** begin Data lines **

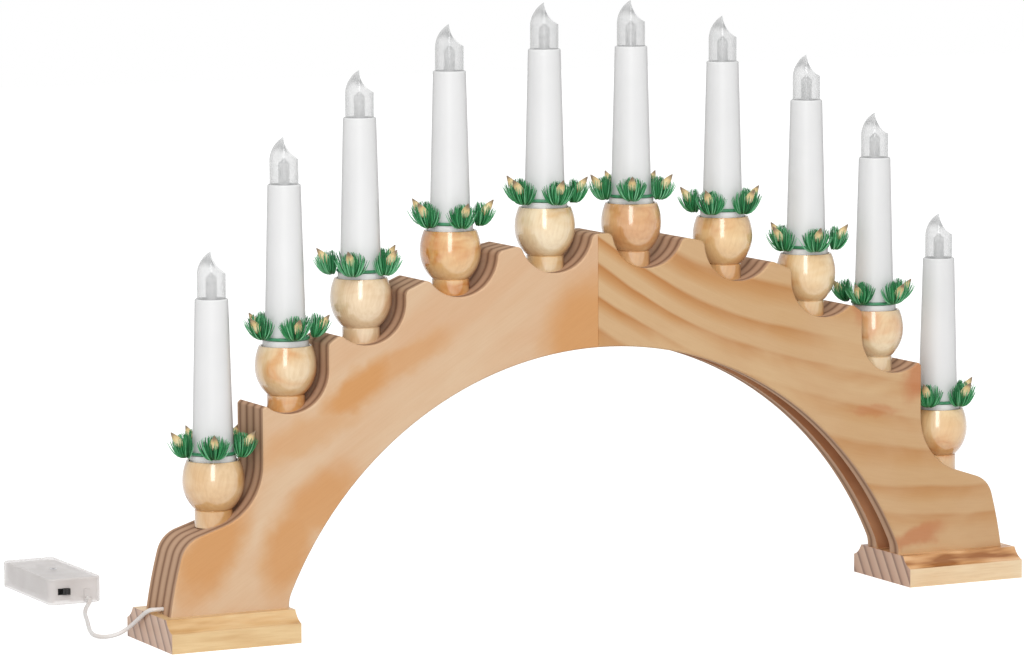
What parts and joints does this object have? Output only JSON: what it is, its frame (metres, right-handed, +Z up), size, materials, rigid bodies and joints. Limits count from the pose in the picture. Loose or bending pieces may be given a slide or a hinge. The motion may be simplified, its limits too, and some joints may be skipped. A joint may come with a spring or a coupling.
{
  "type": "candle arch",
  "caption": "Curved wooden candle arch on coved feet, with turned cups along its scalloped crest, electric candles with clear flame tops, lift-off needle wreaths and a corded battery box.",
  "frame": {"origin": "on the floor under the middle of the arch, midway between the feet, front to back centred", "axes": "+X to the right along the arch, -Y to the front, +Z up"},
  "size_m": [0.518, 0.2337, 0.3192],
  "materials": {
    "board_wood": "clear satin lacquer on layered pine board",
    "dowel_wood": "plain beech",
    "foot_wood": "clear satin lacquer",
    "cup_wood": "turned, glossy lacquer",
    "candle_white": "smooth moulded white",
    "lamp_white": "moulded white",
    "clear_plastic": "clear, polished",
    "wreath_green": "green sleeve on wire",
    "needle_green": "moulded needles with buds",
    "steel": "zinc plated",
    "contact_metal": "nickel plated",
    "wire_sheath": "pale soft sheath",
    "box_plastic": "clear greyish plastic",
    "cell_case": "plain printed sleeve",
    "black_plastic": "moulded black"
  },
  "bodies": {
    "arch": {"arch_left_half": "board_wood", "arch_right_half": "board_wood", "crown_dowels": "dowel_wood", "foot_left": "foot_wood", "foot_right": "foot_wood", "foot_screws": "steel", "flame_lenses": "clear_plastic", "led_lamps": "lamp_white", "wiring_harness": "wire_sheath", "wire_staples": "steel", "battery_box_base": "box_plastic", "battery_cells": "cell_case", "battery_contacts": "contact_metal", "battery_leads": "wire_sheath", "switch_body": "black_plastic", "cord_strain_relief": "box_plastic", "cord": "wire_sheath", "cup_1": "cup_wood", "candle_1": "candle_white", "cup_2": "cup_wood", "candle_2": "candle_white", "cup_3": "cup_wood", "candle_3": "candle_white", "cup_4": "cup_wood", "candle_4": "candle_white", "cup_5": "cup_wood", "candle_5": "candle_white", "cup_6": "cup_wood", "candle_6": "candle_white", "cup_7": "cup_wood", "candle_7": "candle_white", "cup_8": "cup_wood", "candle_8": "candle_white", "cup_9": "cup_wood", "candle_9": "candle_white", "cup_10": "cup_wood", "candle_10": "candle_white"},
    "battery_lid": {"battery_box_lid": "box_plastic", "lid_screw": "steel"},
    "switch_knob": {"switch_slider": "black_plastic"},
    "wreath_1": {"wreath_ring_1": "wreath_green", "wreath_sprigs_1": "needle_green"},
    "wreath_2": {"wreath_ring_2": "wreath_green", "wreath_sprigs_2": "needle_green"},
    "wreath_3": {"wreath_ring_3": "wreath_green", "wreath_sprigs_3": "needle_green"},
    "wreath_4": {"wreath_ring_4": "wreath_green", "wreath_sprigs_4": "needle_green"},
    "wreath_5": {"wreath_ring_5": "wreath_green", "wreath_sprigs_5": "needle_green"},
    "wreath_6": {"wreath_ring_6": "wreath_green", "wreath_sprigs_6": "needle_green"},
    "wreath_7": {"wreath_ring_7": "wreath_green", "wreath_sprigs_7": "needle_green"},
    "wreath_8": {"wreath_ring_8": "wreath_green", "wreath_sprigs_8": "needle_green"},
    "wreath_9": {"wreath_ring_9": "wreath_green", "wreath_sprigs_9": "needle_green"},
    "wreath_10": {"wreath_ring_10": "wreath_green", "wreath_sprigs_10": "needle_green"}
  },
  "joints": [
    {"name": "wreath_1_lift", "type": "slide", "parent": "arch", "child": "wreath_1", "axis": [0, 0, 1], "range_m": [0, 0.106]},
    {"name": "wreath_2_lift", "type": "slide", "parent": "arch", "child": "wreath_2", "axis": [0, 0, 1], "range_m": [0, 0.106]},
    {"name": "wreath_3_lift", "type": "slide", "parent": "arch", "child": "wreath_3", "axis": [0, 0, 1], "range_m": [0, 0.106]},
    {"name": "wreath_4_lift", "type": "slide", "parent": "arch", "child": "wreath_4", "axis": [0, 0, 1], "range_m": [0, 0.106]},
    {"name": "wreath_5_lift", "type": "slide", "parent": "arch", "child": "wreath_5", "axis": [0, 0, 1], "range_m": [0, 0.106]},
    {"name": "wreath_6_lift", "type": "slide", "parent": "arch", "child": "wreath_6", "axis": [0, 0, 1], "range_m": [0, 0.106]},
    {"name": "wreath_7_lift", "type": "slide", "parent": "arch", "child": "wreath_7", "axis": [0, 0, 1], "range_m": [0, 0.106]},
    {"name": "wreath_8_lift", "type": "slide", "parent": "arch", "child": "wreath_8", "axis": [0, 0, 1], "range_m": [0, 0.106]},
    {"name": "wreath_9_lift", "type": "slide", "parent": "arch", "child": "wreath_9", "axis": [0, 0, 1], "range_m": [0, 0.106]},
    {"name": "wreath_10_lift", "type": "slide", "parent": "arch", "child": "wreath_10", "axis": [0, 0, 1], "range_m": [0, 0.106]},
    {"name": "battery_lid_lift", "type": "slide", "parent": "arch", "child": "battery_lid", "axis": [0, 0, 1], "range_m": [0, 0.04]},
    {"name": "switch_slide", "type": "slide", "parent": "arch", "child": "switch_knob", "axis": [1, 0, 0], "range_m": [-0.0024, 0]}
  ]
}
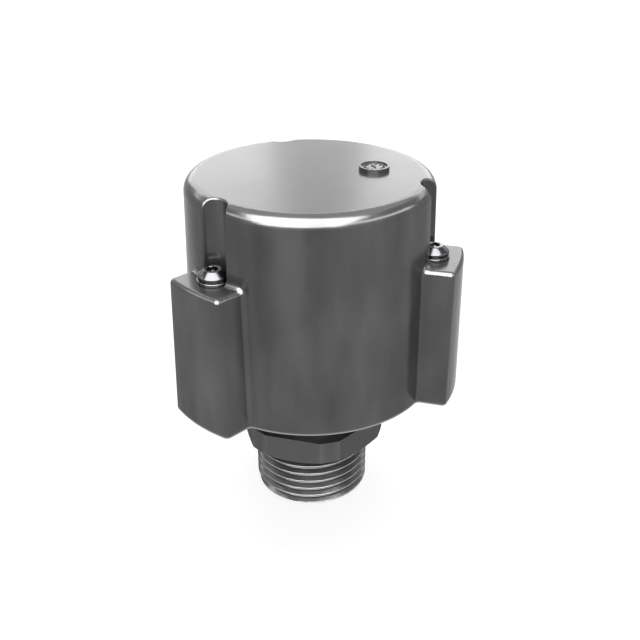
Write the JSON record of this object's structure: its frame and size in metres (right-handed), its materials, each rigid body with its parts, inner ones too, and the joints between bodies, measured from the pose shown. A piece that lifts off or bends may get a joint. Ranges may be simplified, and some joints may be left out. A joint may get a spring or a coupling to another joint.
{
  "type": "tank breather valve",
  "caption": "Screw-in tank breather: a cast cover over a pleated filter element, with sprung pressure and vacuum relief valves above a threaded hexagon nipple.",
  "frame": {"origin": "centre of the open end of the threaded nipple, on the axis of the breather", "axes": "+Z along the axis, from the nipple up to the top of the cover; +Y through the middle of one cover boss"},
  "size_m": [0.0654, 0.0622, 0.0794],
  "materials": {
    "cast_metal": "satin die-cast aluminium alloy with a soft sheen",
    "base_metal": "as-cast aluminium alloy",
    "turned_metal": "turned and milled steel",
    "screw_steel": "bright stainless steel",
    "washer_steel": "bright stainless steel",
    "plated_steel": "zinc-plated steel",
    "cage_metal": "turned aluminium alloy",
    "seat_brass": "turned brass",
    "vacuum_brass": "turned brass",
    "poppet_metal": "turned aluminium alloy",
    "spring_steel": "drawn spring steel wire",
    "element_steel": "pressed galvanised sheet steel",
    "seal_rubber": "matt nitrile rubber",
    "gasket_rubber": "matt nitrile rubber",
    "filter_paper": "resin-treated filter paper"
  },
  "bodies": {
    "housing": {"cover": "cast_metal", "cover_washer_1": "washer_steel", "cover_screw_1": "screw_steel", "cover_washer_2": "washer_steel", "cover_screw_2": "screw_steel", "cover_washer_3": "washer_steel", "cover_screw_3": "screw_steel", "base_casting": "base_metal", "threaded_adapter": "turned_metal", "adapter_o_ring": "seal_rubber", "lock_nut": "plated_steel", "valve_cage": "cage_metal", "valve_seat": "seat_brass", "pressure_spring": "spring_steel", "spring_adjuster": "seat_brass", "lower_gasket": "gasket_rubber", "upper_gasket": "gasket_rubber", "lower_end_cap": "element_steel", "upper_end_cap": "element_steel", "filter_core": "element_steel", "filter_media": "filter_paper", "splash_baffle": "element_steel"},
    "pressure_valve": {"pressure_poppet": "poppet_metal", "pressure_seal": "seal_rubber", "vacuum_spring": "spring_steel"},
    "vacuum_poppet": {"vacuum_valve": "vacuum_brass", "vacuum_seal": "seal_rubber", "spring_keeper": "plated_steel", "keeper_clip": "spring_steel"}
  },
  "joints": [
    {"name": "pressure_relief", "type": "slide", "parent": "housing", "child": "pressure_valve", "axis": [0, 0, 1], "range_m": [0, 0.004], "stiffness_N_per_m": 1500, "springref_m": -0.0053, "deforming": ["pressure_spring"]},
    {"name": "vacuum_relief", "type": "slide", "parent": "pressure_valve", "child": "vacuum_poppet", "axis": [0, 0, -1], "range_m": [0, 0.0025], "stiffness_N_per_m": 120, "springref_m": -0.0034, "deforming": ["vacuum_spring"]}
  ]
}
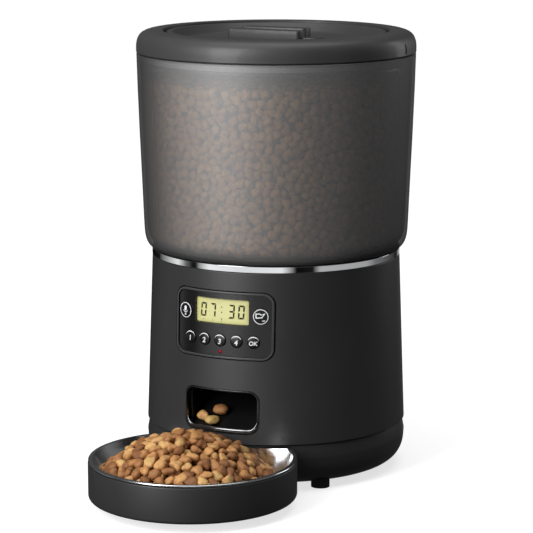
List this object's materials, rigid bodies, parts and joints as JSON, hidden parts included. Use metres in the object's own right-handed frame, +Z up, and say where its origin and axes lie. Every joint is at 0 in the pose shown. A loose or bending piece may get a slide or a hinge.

** end Data lines **

§ Your objective: Collect every line with the string "bodies" from the records, and copy each.

§ Reply to the exercise:
What parts and joints does this object have? Output only JSON: what it is, its frame (metres, right-handed, +Z up), size, materials, rigid bodies and joints. Limits count from the pose in the picture. Loose or bending pieces may be given a slide or a hinge. The motion may be simplified, its limits too, and some joints may be skipped. A joint may come with a spring or a coupling.
  "bodies": {
Write the JSON record of this object's structure: its frame and size in metres (right-handed), its materials, each rigid body with its parts, inner ones too, and the joints between bodies, measured from the pose shown. A piece that lifts off or bends may get a joint. Ranges may be simplified, and some joints may be left out. A joint may get a spring or a coupling to another joint.
  "bodies": {
List this object's materials, rigid bodies, parts and joints as JSON, hidden parts included. Use metres in the object's own right-handed frame, +Z up, and say where its origin and axes lie. Every joint is at 0 in the pose shown. A loose or bending piece may get a slide or a hinge.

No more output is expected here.